May We Live Forever in the Light of Day

It is a buried file, hidden beneath the postcard image of a paradise island located southeast of Taiwan, at the meeting point of the Pacific and the South China Sea. Lanyu, “Orchid Island” in traditional Chinese, is home to endemic species of tropical animals and plants, the beliefs of the Tao people, the most isolated aboriginal tribe in the country, and some 100,000 barrels of radioactive material.

In the early 1980s, under the pretext of building a fish cannery, Taiwanese authorities, without the knowledge of Lanyu’s residents, established the first storage site for nuclear waste from the main island’s power plants. This choice was deemed politically safer, as the local population was largely unfamiliar with nuclear technology and the toxic waste it generates. Today, the drums are still stored above ground, exposed to typhoons and torrential rains just meters from the shoreline and the rainforest. These are areas where, according to Tao theogony, the Anito, ancestral demons akin to Japanese yōkai, must be contained.

The modern Anito represented by the nuclear waste site arouses a collective fear between, on the one hand, the apprehension of natural risks (typhoons, earthquakes, extreme humidity and heat) or geopolitical threats (the threat of a Chinese invasion) and, on the other hand, an upheaval of traditional beliefs at the origin of cultural and social imbalances.

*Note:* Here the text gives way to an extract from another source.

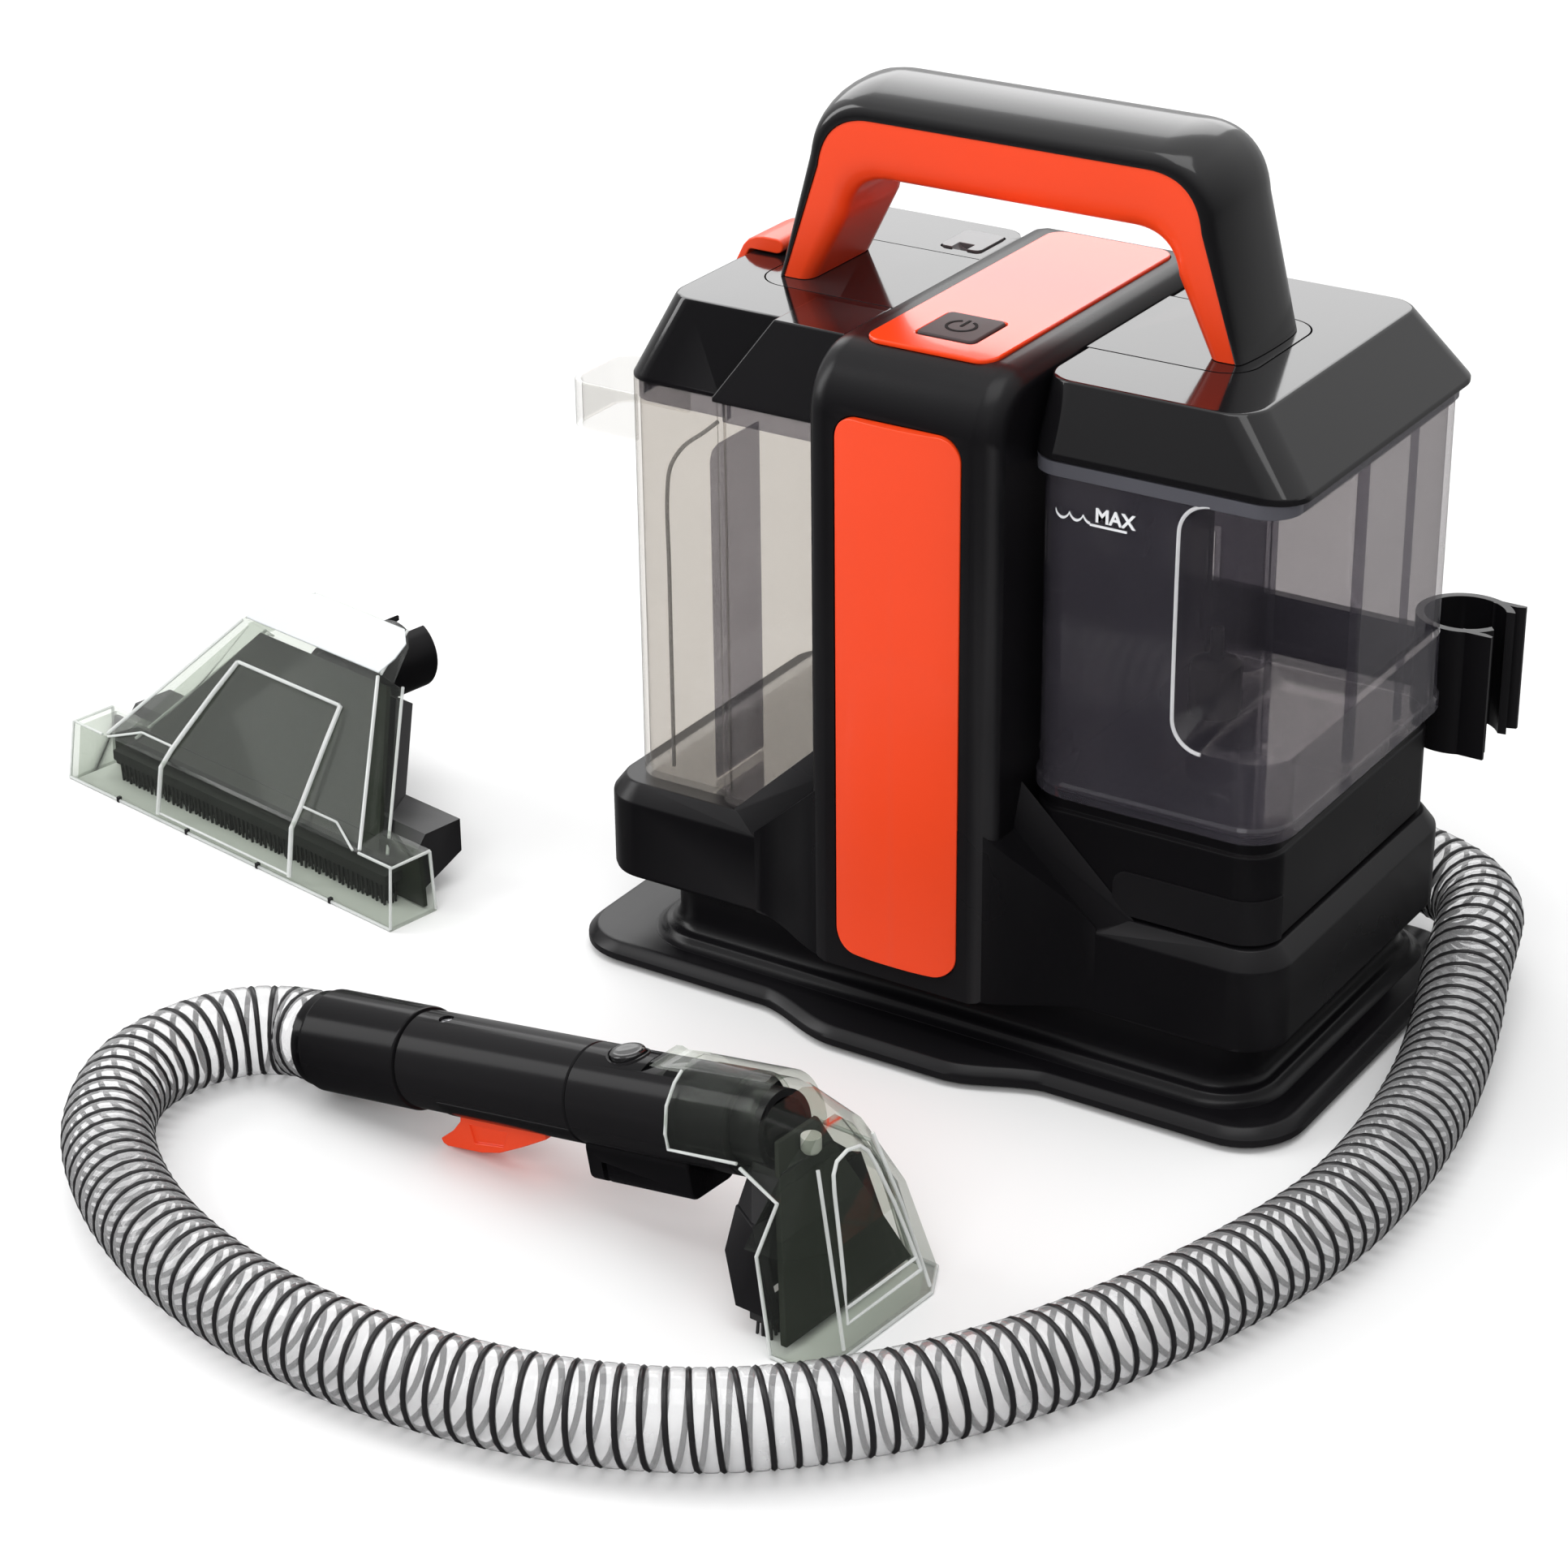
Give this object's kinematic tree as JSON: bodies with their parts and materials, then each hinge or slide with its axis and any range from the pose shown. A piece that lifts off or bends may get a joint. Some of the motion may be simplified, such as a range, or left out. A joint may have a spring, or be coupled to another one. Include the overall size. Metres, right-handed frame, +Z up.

May We Live Forever in the Light of Day (a line from a Tao ritual chant) was created in the weeks following the shutdown of Taiwan’s last nuclear reactor. Reworked using uranium-coated glass produced between the late 19th and early 20th centuries, the photographs draw on Tao mythology to give form to the invisible presence of contaminants in the island’s ecosystem. At the crossroads of documentary and dreamlike construction, this work offers a reflection on structural environmental injustices and the loss of a sense of belonging to a place.